PEMBANGUNAN BERKELANJUTAN
Dikutip dari Tulisan di Rubrik SOROTAN di Harian KOMPAS Jumat 25 Januari 2008 halaman 53
...
Hari depan Indonesia adalah Pulau Jawa yang pelan-pelan tenggelam
Lantaran berat bebannya, kemudian angsa-angsa berenang-renang di atasnya.
...
Hari depan Indonesia adalah angsa-angsa putih yang berenang sambil main pingpong
di atas Pulau Jawa yang tenggelam dan membawa seratus juta bola lampu 15 wat
ke dasar lautan……
(Taufik Ismail, “Kembalikan Indonesia Padaku”, 1971).
Kalau saja slogan UNEP tentang pembangunan berkelanjutan benar-benar dihayati, banjir besar di sebagian wilayah Jawa Tengah dan Jawa Timur – terutama akibat meluapnya Bengawan Solo – tak perlu sampai separah seperti di penghujung 2007. Bahwa ”Kita tidak mewarisi Bumi dari nenek moyang kita, tetapi meminjamnya dari anak cucu kita!”
Hanya saja, bencana yang datang tak pernah mengenal kata ”kalau” sebagai faktor pemaaf atas kelalaian manusia.
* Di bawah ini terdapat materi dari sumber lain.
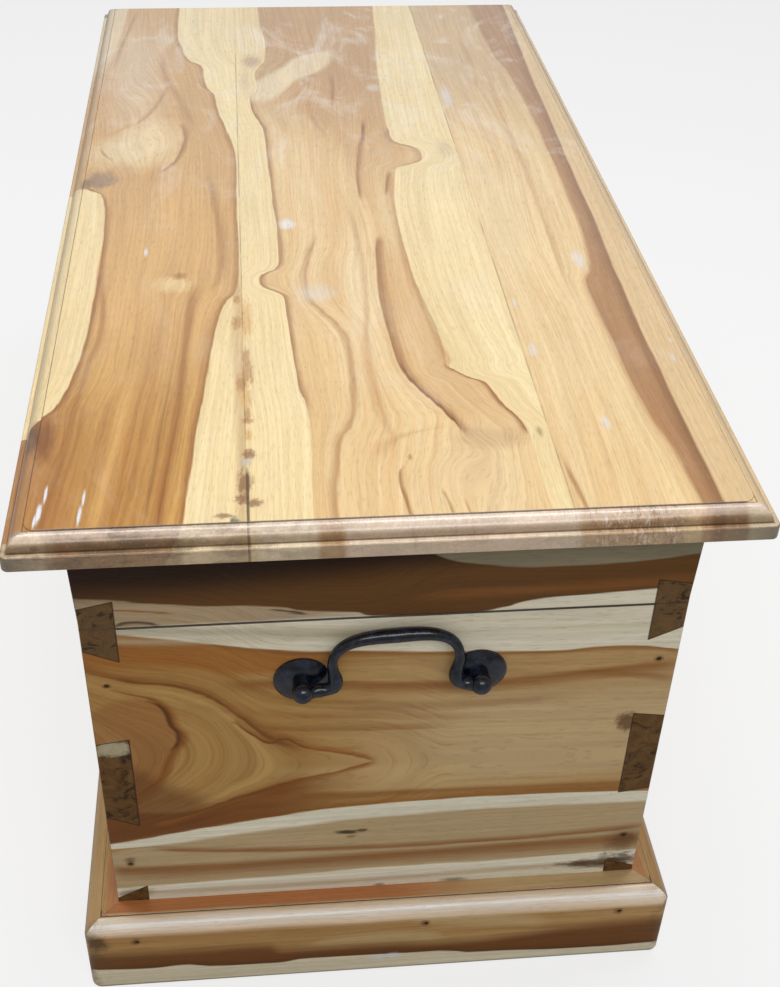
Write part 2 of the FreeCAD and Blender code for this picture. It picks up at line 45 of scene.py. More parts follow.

Juga tidak bisa dicegah hanya bersandar pada niat semata untuk mengambil langkah fundamental sekalipun dalam upaya penyelamatan daerah aliran sungai (DAS), taruhlah sebagaimana reaksi Wakil Presiden Yusuf Kalla begitu melihat dampak besar akibat meluapnya Bengawan Solo tempo hari.
Bencana akibat rusaknya kawasan konservasi DAS hanya bisa diredam dengan tindakan nyata di lapangan. Akan tetapi, justru di sinilah titik krusial dari setiap upaya penyelamatan lingkungan di negeri ini. Tekanan untuk ”merusak”, dengan berbagai dalih, jauh lebih besar daripada tumbuhnya kesadaran untuk menjaga keberlangsungan ekosistem yang ada.
Berbagai kalangan sudah sejak lama mengingatkan akan pentingnya menjaga keseimbangan lingkungan hidup. Semangat serupa juga mendasari serangkaian laporan Tim Ekspedisi Bengawa Solo Kompas 2007, yang memberi gambaran cukup lengkap situasi terkini kerusakan di DAS sepanjang 548,53 kilometer tersebut.
Skenario buruk bahwa pada satu saat Pulau Jawa (akan) tenggelam sesungguhnya bukan untuk menyebar teror, menimbulkan rasa takut. Peringatan semacam itu bisa dimaknai sebagai upaya menggugah kesadaran ”tradisional” kita sebagai makhluk beradab yang memiliki pranata-pranata sosial-budaya terkait perlunya menjaga keselarasan lingkungan jangka panjang. Sebuah bentuk kearifan tradisi yang bersandarkan pada pemahaman bahwa sesungguhnya kehidupan bukan hanya hari ini dan ini, tapi jauh ke depan.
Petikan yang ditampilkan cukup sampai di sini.